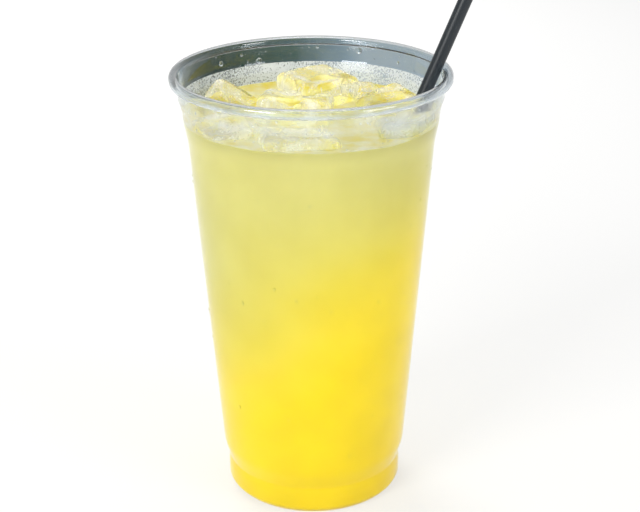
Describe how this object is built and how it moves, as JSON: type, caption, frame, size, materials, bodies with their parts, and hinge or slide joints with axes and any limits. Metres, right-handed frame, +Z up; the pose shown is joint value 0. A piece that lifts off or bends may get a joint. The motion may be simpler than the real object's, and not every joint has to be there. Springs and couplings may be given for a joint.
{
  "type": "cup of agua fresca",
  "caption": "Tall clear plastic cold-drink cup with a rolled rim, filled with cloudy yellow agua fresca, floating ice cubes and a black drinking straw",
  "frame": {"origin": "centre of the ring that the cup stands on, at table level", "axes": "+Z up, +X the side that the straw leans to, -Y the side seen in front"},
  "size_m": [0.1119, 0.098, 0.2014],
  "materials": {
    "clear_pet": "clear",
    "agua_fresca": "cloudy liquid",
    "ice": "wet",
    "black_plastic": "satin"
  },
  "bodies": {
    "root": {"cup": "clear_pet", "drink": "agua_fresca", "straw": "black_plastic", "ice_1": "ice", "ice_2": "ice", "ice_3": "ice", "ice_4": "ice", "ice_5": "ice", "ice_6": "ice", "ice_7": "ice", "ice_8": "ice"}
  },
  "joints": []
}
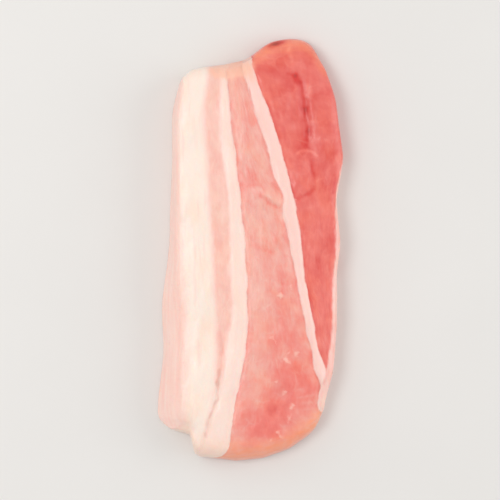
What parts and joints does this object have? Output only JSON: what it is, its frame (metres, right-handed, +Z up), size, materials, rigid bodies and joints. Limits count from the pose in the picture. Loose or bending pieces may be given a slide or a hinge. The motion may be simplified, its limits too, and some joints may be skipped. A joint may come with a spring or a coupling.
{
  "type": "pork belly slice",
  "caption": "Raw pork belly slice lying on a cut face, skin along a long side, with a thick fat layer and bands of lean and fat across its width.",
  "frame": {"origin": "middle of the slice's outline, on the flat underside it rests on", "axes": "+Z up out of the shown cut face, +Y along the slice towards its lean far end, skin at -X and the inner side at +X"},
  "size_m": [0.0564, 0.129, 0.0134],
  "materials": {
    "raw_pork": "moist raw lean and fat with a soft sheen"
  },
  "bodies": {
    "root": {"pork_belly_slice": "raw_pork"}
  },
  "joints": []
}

* * *

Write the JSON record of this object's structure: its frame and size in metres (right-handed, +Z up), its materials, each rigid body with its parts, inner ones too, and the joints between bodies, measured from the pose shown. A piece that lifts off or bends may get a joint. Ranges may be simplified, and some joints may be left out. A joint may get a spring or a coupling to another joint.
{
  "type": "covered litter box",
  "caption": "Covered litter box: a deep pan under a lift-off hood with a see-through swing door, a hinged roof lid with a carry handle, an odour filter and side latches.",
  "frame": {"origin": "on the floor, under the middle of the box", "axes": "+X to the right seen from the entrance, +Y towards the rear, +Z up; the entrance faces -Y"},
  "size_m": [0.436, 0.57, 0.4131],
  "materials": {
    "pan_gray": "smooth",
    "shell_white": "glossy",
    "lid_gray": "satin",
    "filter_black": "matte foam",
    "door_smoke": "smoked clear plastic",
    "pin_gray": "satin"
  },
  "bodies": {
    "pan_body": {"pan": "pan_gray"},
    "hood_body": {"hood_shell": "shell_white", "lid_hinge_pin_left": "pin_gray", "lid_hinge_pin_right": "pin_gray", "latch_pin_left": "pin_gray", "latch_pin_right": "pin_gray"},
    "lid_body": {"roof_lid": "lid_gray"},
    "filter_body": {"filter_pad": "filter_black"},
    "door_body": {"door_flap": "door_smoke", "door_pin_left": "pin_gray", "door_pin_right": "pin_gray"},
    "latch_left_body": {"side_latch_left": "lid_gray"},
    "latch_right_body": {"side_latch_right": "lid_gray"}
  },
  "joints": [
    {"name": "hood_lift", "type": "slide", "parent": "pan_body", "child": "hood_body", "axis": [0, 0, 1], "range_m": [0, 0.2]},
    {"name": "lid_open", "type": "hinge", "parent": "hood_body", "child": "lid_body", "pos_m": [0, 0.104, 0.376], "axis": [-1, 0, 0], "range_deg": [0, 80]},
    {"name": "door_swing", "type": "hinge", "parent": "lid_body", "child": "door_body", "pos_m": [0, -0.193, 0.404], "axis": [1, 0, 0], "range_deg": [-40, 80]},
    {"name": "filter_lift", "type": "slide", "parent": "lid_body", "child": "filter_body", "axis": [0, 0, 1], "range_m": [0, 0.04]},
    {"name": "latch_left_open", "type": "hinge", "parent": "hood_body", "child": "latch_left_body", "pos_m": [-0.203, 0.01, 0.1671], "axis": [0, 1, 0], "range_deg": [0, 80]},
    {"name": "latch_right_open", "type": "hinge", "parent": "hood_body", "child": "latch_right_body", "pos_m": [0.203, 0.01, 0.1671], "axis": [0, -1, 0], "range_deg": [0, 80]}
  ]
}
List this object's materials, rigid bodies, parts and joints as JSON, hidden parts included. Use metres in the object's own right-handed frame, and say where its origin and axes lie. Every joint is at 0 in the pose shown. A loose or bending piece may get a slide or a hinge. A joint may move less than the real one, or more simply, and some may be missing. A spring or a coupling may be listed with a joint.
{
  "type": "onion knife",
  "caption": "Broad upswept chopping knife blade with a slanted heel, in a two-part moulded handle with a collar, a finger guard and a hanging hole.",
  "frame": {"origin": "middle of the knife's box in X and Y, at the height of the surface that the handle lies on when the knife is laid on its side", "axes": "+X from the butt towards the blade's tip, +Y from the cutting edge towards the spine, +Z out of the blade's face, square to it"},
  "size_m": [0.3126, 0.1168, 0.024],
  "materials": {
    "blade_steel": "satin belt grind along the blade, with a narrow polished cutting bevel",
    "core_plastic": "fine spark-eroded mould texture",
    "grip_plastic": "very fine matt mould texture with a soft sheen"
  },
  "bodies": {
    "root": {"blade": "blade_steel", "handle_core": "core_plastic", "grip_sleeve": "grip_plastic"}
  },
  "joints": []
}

...

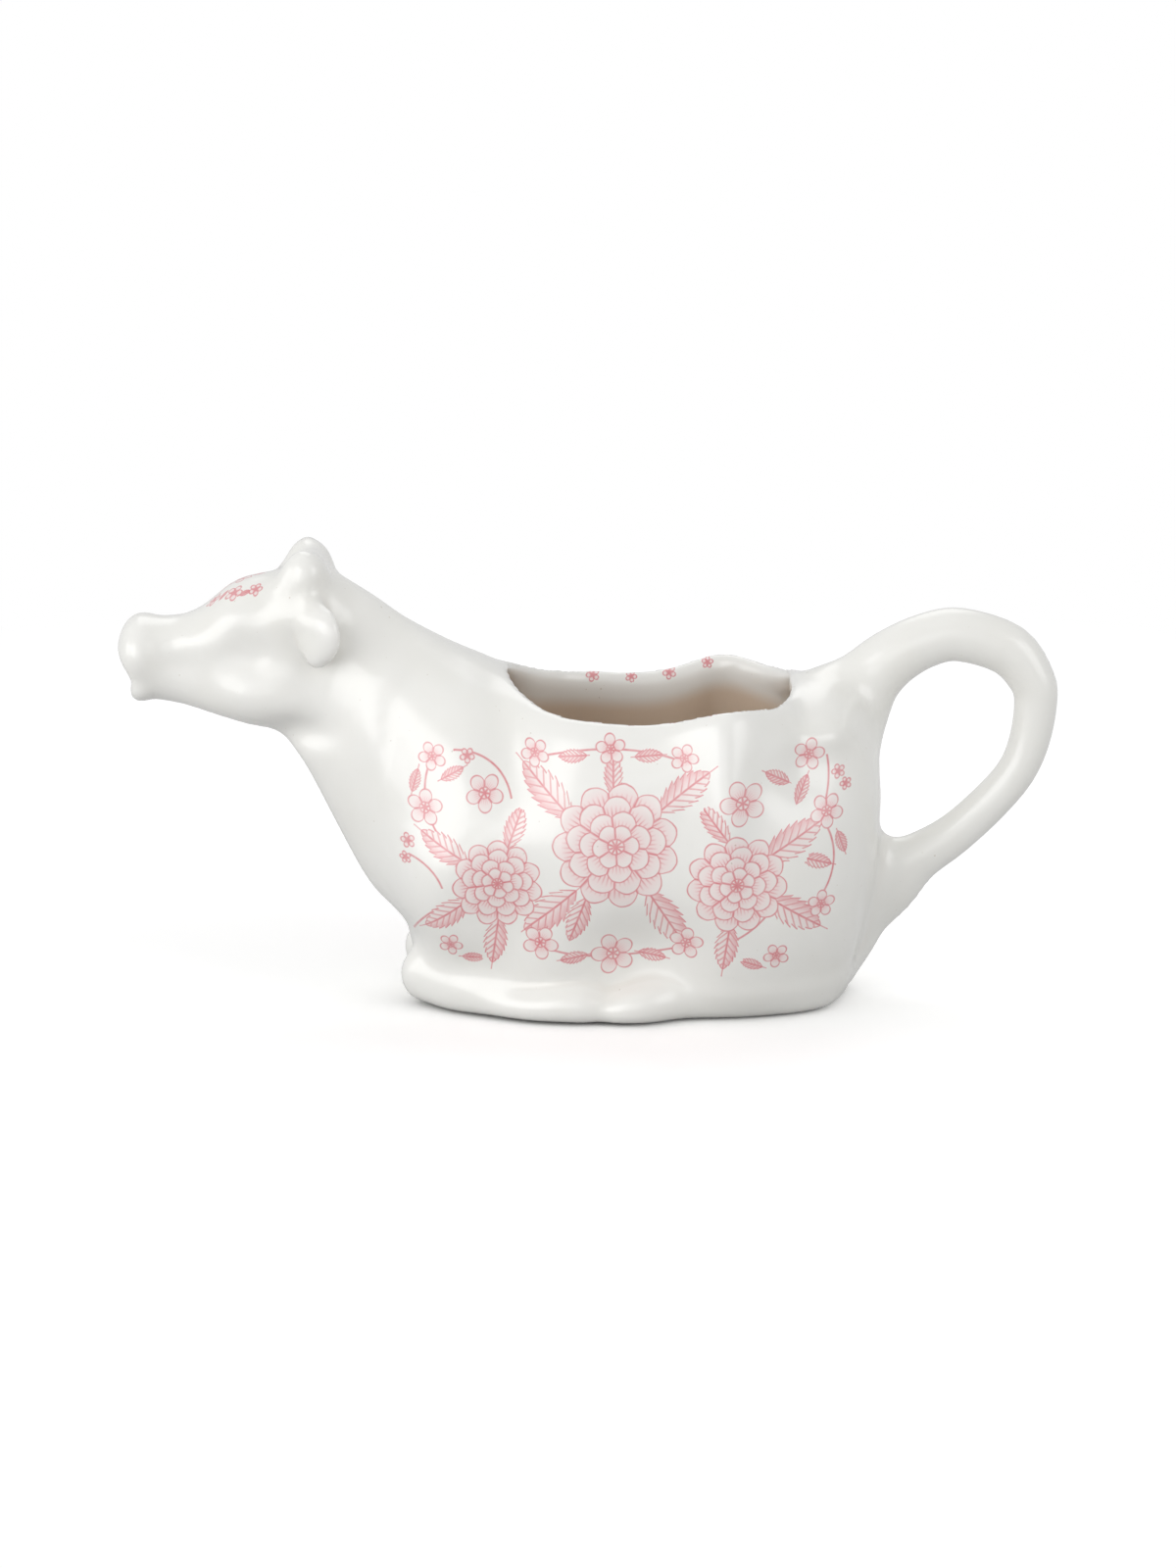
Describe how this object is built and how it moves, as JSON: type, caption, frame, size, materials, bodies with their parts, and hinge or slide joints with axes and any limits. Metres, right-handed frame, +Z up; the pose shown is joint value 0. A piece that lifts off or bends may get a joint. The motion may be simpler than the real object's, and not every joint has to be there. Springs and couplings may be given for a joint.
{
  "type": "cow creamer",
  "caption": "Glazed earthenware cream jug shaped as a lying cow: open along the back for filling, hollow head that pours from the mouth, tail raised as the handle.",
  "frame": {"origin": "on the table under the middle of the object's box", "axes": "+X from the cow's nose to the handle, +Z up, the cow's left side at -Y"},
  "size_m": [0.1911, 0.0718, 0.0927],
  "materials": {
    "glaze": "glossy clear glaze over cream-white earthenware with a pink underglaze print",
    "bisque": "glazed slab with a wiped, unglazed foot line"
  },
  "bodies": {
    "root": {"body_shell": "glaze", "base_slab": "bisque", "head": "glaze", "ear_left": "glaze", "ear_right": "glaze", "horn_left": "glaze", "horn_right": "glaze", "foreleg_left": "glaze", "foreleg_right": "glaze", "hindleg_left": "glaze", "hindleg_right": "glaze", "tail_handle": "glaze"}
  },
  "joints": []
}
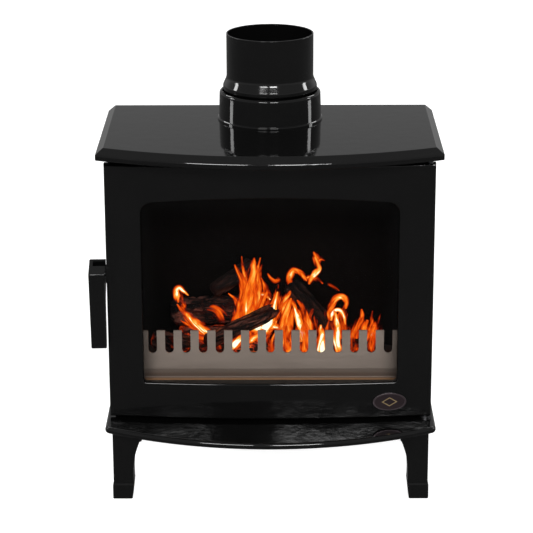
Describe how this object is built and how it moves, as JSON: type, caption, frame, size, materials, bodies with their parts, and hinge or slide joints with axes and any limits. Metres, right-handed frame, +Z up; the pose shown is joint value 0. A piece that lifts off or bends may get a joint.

= Set exercise =
Out of the records, collect only those lines that contain the string "inner".

= Final result =
  "frame": {"origin": "middle of the slice's outline, on the flat underside it rests on", "axes": "+Z up out of the shown cut face, +Y along the slice towards its lean far end, skin at -X and the inner side at +X"},
Write the JSON record of this object's structure: its frame and size in metres (right-handed, +Z up), its materials, each rigid body with its parts, inner ones too, and the joints between bodies, measured from the pose shown. A piece that lifts off or bends may get a joint. Ranges may be simplified, and some joints may be left out. A joint may get a spring or a coupling to another joint.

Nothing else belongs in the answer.